* [AIM]
Output the full listing word for word.

* [GIVEN DATA]
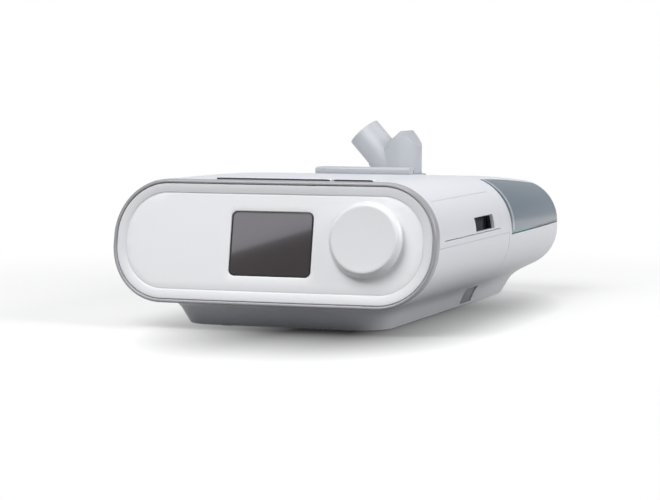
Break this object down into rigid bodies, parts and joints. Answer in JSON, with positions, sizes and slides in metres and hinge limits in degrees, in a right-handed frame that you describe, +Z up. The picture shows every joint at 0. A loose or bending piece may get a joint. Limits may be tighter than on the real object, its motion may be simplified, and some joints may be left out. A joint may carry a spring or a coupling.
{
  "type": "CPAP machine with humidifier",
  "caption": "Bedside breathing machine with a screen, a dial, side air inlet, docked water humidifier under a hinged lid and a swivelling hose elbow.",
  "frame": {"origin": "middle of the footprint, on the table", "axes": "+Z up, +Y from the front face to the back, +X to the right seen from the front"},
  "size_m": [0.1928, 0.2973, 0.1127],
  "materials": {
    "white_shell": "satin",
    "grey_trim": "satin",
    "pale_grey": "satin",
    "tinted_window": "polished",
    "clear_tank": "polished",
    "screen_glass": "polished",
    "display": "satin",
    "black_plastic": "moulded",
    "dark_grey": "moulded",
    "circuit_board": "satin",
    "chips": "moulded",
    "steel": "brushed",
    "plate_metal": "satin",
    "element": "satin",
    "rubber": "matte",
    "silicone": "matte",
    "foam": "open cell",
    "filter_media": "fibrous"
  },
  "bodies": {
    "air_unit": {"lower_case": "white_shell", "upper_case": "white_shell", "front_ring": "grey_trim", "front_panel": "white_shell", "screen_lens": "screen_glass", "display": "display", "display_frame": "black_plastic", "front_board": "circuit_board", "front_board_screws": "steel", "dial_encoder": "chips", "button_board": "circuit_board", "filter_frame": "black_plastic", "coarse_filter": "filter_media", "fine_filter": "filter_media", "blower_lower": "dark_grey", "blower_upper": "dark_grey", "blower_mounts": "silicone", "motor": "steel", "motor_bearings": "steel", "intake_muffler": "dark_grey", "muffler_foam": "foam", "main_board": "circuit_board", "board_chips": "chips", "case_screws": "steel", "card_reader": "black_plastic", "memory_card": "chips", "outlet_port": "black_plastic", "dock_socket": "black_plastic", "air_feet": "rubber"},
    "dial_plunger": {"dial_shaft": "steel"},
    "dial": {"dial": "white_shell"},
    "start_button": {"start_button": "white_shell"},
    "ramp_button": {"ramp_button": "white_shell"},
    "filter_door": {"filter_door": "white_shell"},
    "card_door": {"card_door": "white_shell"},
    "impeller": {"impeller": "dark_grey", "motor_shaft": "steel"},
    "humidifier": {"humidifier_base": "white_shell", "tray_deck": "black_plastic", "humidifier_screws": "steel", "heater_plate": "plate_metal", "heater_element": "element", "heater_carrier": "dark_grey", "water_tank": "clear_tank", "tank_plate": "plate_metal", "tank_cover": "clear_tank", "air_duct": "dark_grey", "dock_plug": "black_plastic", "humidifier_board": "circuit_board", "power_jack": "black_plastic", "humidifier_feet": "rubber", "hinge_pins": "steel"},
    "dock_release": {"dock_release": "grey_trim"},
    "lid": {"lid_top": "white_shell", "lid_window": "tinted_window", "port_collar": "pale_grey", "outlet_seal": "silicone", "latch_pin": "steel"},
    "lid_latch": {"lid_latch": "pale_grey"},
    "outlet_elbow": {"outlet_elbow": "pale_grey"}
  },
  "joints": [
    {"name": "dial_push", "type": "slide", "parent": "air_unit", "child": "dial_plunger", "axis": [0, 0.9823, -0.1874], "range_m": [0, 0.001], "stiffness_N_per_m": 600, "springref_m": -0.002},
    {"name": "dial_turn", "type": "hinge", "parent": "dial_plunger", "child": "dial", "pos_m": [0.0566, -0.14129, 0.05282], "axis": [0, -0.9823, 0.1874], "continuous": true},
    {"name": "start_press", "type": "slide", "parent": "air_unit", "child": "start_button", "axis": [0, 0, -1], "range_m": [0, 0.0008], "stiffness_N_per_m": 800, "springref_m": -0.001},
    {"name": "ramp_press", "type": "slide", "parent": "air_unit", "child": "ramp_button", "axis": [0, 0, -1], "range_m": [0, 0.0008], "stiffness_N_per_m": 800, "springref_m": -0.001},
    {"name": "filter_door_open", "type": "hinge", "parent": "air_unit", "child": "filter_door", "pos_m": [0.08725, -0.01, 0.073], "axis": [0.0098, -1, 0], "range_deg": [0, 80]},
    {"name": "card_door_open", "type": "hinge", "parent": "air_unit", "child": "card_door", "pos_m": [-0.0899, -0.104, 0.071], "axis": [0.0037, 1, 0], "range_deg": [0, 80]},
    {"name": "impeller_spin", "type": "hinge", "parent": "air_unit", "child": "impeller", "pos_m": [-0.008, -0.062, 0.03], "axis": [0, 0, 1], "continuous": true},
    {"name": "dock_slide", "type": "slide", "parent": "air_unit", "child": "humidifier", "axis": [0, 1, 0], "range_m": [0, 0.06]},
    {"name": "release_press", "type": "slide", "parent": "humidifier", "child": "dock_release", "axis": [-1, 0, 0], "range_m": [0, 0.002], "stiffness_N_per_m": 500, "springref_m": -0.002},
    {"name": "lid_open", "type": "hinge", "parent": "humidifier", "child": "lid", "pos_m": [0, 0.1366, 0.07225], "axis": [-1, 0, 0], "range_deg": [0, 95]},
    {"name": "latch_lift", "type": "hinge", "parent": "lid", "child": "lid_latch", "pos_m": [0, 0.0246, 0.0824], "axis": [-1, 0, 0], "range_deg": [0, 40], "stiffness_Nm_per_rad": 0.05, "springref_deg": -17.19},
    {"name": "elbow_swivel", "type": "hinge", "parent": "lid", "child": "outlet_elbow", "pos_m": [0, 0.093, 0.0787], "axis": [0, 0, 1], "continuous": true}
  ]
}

* [OUTPUT OF THE TASK]
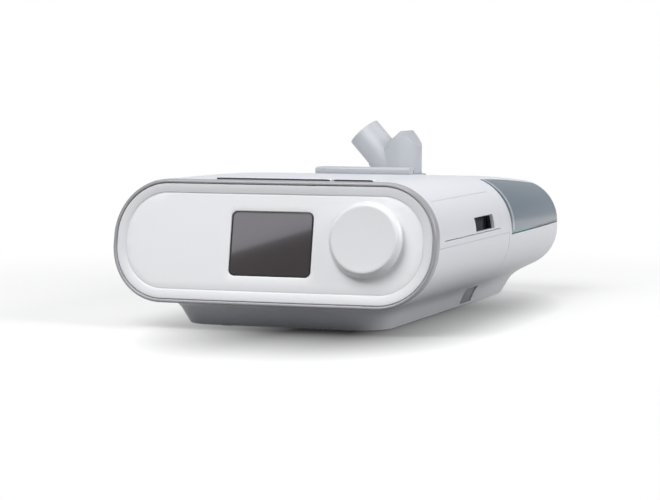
Break this object down into rigid bodies, parts and joints. Answer in JSON, with positions, sizes and slides in metres and hinge limits in degrees, in a right-handed frame that you describe, +Z up. The picture shows every joint at 0. A loose or bending piece may get a joint. Limits may be tighter than on the real object, its motion may be simplified, and some joints may be left out. A joint may carry a spring or a coupling.
{
  "type": "CPAP machine with humidifier",
  "caption": "Bedside breathing machine with a screen, a dial, side air inlet, docked water humidifier under a hinged lid and a swivelling hose elbow.",
  "frame": {"origin": "middle of the footprint, on the table", "axes": "+Z up, +Y from the front face to the back, +X to the right seen from the front"},
  "size_m": [0.1928, 0.2973, 0.1127],
  "materials": {
    "white_shell": "satin",
    "grey_trim": "satin",
    "pale_grey": "satin",
    "tinted_window": "polished",
    "clear_tank": "polished",
    "screen_glass": "polished",
    "display": "satin",
    "black_plastic": "moulded",
    "dark_grey": "moulded",
    "circuit_board": "satin",
    "chips": "moulded",
    "steel": "brushed",
    "plate_metal": "satin",
    "element": "satin",
    "rubber": "matte",
    "silicone": "matte",
    "foam": "open cell",
    "filter_media": "fibrous"
  },
  "bodies": {
    "air_unit": {"lower_case": "white_shell", "upper_case": "white_shell", "front_ring": "grey_trim", "front_panel": "white_shell", "screen_lens": "screen_glass", "display": "display", "display_frame": "black_plastic", "front_board": "circuit_board", "front_board_screws": "steel", "dial_encoder": "chips", "button_board": "circuit_board", "filter_frame": "black_plastic", "coarse_filter": "filter_media", "fine_filter": "filter_media", "blower_lower": "dark_grey", "blower_upper": "dark_grey", "blower_mounts": "silicone", "motor": "steel", "motor_bearings": "steel", "intake_muffler": "dark_grey", "muffler_foam": "foam", "main_board": "circuit_board", "board_chips": "chips", "case_screws": "steel", "card_reader": "black_plastic", "memory_card": "chips", "outlet_port": "black_plastic", "dock_socket": "black_plastic", "air_feet": "rubber"},
    "dial_plunger": {"dial_shaft": "steel"},
    "dial": {"dial": "white_shell"},
    "start_button": {"start_button": "white_shell"},
    "ramp_button": {"ramp_button": "white_shell"},
    "filter_door": {"filter_door": "white_shell"},
    "card_door": {"card_door": "white_shell"},
    "impeller": {"impeller": "dark_grey", "motor_shaft": "steel"},
    "humidifier": {"humidifier_base": "white_shell", "tray_deck": "black_plastic", "humidifier_screws": "steel", "heater_plate": "plate_metal", "heater_element": "element", "heater_carrier": "dark_grey", "water_tank": "clear_tank", "tank_plate": "plate_metal", "tank_cover": "clear_tank", "air_duct": "dark_grey", "dock_plug": "black_plastic", "humidifier_board": "circuit_board", "power_jack": "black_plastic", "humidifier_feet": "rubber", "hinge_pins": "steel"},
    "dock_release": {"dock_release": "grey_trim"},
    "lid": {"lid_top": "white_shell", "lid_window": "tinted_window", "port_collar": "pale_grey", "outlet_seal": "silicone", "latch_pin": "steel"},
    "lid_latch": {"lid_latch": "pale_grey"},
    "outlet_elbow": {"outlet_elbow": "pale_grey"}
  },
  "joints": [
    {"name": "dial_push", "type": "slide", "parent": "air_unit", "child": "dial_plunger", "axis": [0, 0.9823, -0.1874], "range_m": [0, 0.001], "stiffness_N_per_m": 600, "springref_m": -0.002},
    {"name": "dial_turn", "type": "hinge", "parent": "dial_plunger", "child": "dial", "pos_m": [0.0566, -0.14129, 0.05282], "axis": [0, -0.9823, 0.1874], "continuous": true},
    {"name": "start_press", "type": "slide", "parent": "air_unit", "child": "start_button", "axis": [0, 0, -1], "range_m": [0, 0.0008], "stiffness_N_per_m": 800, "springref_m": -0.001},
    {"name": "ramp_press", "type": "slide", "parent": "air_unit", "child": "ramp_button", "axis": [0, 0, -1], "range_m": [0, 0.0008], "stiffness_N_per_m": 800, "springref_m": -0.001},
    {"name": "filter_door_open", "type": "hinge", "parent": "air_unit", "child": "filter_door", "pos_m": [0.08725, -0.01, 0.073], "axis": [0.0098, -1, 0], "range_deg": [0, 80]},
    {"name": "card_door_open", "type": "hinge", "parent": "air_unit", "child": "card_door", "pos_m": [-0.0899, -0.104, 0.071], "axis": [0.0037, 1, 0], "range_deg": [0, 80]},
    {"name": "impeller_spin", "type": "hinge", "parent": "air_unit", "child": "impeller", "pos_m": [-0.008, -0.062, 0.03], "axis": [0, 0, 1], "continuous": true},
    {"name": "dock_slide", "type": "slide", "parent": "air_unit", "child": "humidifier", "axis": [0, 1, 0], "range_m": [0, 0.06]},
    {"name": "release_press", "type": "slide", "parent": "humidifier", "child": "dock_release", "axis": [-1, 0, 0], "range_m": [0, 0.002], "stiffness_N_per_m": 500, "springref_m": -0.002},
    {"name": "lid_open", "type": "hinge", "parent": "humidifier", "child": "lid", "pos_m": [0, 0.1366, 0.07225], "axis": [-1, 0, 0], "range_deg": [0, 95]},
    {"name": "latch_lift", "type": "hinge", "parent": "lid", "child": "lid_latch", "pos_m": [0, 0.0246, 0.0824], "axis": [-1, 0, 0], "range_deg": [0, 40], "stiffness_Nm_per_rad": 0.05, "springref_deg": -17.19},
    {"name": "elbow_swivel", "type": "hinge", "parent": "lid", "child": "outlet_elbow", "pos_m": [0, 0.093, 0.0787], "axis": [0, 0, 1], "continuous": true}
  ]
}